Rising night time temperatures are affecting Tanzania’s coffee farmers

thermometer

The warm weather that Tanzania is currently experiencing could negatively affect the nation’s coffee harvest later this year, a South African university has determined.

Despite stating the obvious in their conclusion, the methodology that the research team from the University of Witwatersrand, Johannesburg, used was actually quite interesting.

The study determined that overnight temperatures were having a detrimental effect upon Tanzania’s coffee crops and is the main reason for a stark drop in harvests in recent decades.
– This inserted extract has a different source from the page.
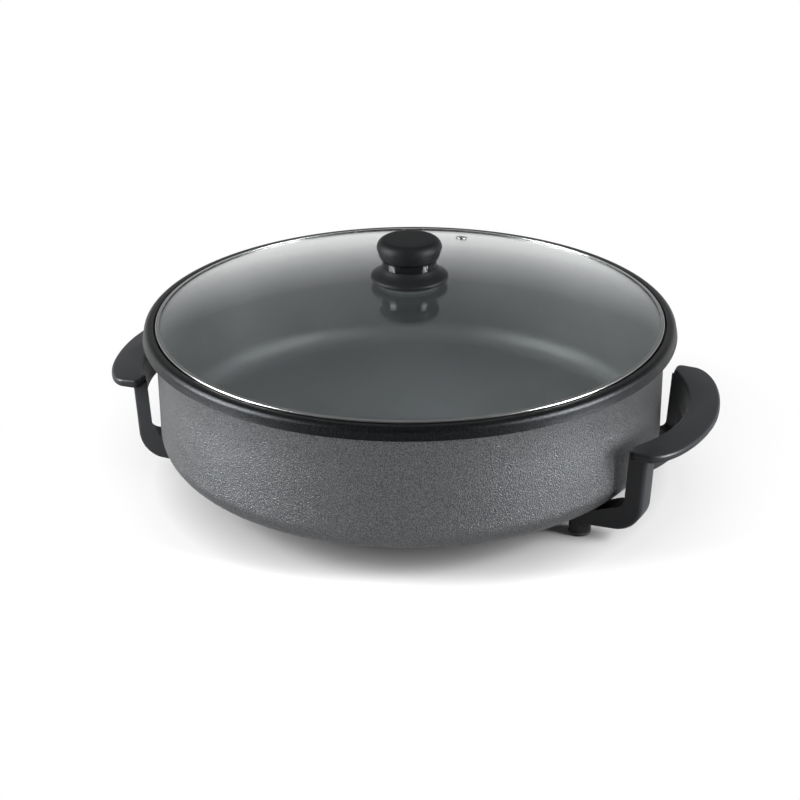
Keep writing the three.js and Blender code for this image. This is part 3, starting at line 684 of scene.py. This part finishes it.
def make_pocket():
    """The hollow under the grip, crossed by five ribs."""
    end = LEG_SIDE - LEG_WIDTH - 3
    half_depth = GRIP_HALF_DEPTH - POCKET_WALL
    half_width = GRIP_HALF_WIDTH - POCKET_WALL
    skirt_radius = FINGER_RADIUS + SKIRT_WALL
    far = math.degrees(math.asin(end / half_width))
    near = math.degrees(math.asin(end / skirt_radius))
    outline = [(GRIP_CENTRE + half_depth * x, half_width * y) for x, y in arc((0, 0), 1, -far, far, 36)]
    outline += arc((FINGER_CENTRE, 0.0), skirt_radius, near, -near, 30)
    pocket = raised("pocket", level(outline, GRIP_UNDER - 2), (0, 0, POCKET_DEPTH + 2))
    ribs = []
    for middle in RIB_PLACES:
        rib = rectangle(200, middle - RIB_HALF_WIDTH, 250, middle + RIB_HALF_WIDTH)
        ribs.append(raised("rib", level(rib, GRIP_UNDER - 4), (0, 0, 12)))
    return combine(pocket, ribs, "DIFFERENCE")


def make_skirt():
    """The curved wall under the grip; the finger space trims its inside."""
    low = finger_centre(SKIRT_LOWER)
    height = GRIP_UNDER + POCKET_DEPTH - SKIRT_LOWER
    band = arc((low, 0.0), FINGER_RADIUS + SKIRT_WALL, -SKIRT_REACH, SKIRT_REACH, 48)
    band += arc((low, 0.0), FINGER_RADIUS - 3, SKIRT_REACH, -SKIRT_REACH, 24)
    return raised("skirt", level(band, SKIRT_LOWER), (FINGER_LEAN * height, 0, height))


def make_finger_space():
    """The leaning round space for the fingers, with a fillet above the arms."""
    height = GRIP_TOP + 4 - ARM_TOP
    ring = arc((finger_centre(ARM_TOP), 0.0), FINGER_RADIUS, 0, 360, 240)[:-1]
    space = raised("finger_space", level(ring, ARM_TOP), (FINGER_LEAN * height, 0, height))
    bevel_picked(space, FINGER_FILLET, 6, lambda a, b: max(a.z, b.z) < ARM_TOP + TOUCH)
    return space


def make_leg(side):
    """One leg with its arm, drawn from the side and swept across, further out towards the middle."""
    outer_face = LEG_SIDE * side
    inner_face = outer_face - LEG_WIDTH * side
    elbow_top = ARM_LOWER + ARM_CORNER
    elbow_outer = LEG_OUTER - LEG_TAPER * (GRIP_UNDER - elbow_top)
    outline = [(POST_PLACE, ARM_LOWER)]
    outline += arc((elbow_outer - ARM_CORNER, elbow_top), ARM_CORNER, -90, 0, 14)
    outline += arc((LEG_OUTER + LEG_FILLET, GRIP_UNDER - LEG_FILLET), LEG_FILLET, 180, 90, 8)
    outline += [(LEG_OUTER + 14, GRIP_TOP - 4), (LEG_INNER, GRIP_TOP - 4), (LEG_INNER, ARM_TOP)]
    outline += [(LEG_INNER - 12, POST_TOP), (POST_PLACE, POST_TOP)]
    sweep = (LEG_TURN * LEG_WIDTH, -LEG_WIDTH * side, 0)
    leg = raised("leg", [(x, outer_face, z) for x, z in outline], sweep)
    bevel_picked(leg, LEG_OUTER_ROUND, 7, lambda a, b: on_leg_edge(a, b, outer_face))
    bevel_picked(leg, LEG_INNER_ROUND, 3, lambda a, b: on_leg_edge(a, b, inner_face))
    return leg


def on_leg_edge(a, b, side_face):
    """Whether an edge lies in that side face of a leg, along the leg's lower and outer side."""
    in_face = max(abs(a.y - side_face), abs(b.y - side_face)) < TOUCH
    return in_face and (min(a.x, b.x) > LEG_INNER + 1 or max(a.z, b.z) < ARM_LOWER + 1)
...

Published in the journal Agricultural and Forest Meteorology, the report indicated that for every one degree Celsius rise in night-time temperatures farmers are likely to lose 137kg of coffee per hectare.

This is very serious for Tanzania’s coffee growers because the average yield per hectare for a small holder coffee farmer is 225kg.

Pouring through the available data the research team noted that coffee production has fallen by an alarming forty-six percent since 1966, during which nocturnal temperatures have risen by 1.4 degrees.

“Coffee yields have declined to their lowest point in years,” said Alessandro Craparo, the study’s lead author.

“Many farmers in Tanzania [are] giving up on coffee completely.

“Our forecast indicates that if the trend continues, as [it] has been observed during recent decades, then Arabica coffee production in Tanzania will drop to 145kg per hectare by the year 2060.”

Worryingly, these findings will not only affect jobs and the prosperity of the coffee industry in Tanzania, but in other, major, coffee producing countries as well. Warm weather isn’t solely confined to the African continent.

The report also suggested that Tanzania’s reliance on aging coffee trees was also a contributing factor to the ever diminishing harvests, something which Godsteven Maro of the Tanzanian Coffee Research Institute (TACRI) believes to be have been understated by the Witwatersrand academics.

“To attribute [this] trend solely to the change [in] temperature carries some subjectivity,” he said.